From Fosters Hole it was 10 miles onward to Mule Spring or Mule Creek, and 12 miles more to Cooke's Spring on what had become known as Cooke's Wagon Road. In 1853, Fort Thorn was built between where the roads left the Rio Grande for Fosters Hole, and the town of Santa Barbara was built nearby southeast of the fort.

== Subsequent Decrease in Use, Abandoned and Forgotten ==
When a shortcut was built between the crossing of the Rio Grande at Mesilla and Cooke's Spring, as part of the Pacific Wagon Road military road construction project in 1856, wagon traffic soon diminished on the longer route by way of San Diego Crossing. In Marcy's, The Prairie Traveler (1858), his ITINERARY XXIII, From Fort Thorne, New Mexico, to Fort Yuma, California; gives the distance to "Water Holes" from Fort Thorn as 14.3 miles, "One mile west of hole in rock. Water uncertain; no wood."

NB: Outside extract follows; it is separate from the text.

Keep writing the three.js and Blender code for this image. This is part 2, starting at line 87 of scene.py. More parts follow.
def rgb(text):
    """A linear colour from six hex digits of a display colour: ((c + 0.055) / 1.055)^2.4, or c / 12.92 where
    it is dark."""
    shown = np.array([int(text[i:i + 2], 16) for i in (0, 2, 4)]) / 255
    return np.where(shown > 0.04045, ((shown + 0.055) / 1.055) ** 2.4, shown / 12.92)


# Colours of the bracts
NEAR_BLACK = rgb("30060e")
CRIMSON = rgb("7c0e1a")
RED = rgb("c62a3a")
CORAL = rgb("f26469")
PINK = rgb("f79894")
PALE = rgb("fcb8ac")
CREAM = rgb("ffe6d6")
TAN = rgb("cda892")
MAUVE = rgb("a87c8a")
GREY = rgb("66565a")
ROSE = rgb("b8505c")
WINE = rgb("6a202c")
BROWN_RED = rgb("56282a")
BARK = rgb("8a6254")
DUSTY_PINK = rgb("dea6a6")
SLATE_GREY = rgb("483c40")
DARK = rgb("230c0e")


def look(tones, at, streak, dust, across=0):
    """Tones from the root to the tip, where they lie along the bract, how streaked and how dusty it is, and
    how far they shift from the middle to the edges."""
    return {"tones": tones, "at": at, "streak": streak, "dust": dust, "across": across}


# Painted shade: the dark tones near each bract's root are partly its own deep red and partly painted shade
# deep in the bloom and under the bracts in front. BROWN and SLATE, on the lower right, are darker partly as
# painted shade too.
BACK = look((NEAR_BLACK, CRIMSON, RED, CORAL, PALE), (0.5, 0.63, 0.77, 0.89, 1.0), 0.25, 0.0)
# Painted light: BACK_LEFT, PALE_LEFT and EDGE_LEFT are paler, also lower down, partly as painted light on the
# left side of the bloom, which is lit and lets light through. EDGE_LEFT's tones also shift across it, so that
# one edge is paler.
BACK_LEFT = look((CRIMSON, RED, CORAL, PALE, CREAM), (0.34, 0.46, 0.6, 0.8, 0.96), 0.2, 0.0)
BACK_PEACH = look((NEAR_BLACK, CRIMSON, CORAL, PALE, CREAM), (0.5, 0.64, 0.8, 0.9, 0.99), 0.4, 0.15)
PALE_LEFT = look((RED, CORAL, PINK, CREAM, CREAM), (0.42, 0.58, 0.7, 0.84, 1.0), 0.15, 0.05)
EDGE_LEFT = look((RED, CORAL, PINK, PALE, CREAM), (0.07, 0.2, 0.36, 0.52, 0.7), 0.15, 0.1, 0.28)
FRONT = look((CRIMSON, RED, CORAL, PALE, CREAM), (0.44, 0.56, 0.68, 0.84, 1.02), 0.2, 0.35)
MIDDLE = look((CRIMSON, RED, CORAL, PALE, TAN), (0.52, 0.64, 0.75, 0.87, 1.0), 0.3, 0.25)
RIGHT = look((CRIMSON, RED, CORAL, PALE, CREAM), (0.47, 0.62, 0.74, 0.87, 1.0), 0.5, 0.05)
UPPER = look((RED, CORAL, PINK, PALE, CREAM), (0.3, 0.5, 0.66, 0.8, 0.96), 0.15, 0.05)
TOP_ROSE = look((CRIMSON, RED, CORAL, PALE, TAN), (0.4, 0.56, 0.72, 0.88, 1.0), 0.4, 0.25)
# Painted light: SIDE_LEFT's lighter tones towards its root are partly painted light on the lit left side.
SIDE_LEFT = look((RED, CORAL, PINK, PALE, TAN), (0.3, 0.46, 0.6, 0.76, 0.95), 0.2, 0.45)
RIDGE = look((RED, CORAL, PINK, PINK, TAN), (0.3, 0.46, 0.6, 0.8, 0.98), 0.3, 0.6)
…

Fort Thorn had been abandoned in 1859 and by 1861 at the beginning of the American Civil War Santa Barbara, and other settlements in the area had been driven away by the start of the Chiricahua Wars removing locals (except the Apache) with knowledge of the Fosters Hole. In 1862 the California Column account of the route to Fort Thorn from Cooke's Spring, omit mention of Fosters Hole or any water source after Mule Spring on the 22 mile route between Mule Spring and the head of Cooke's Wagon Road on the Rio Grande. The location of Forsters Hole, was lost until it was rediscovered in 1988, in Jug Canyon, on a ranch west of Hatch, New Mexico. The owner of the ranch was unaware of its existence.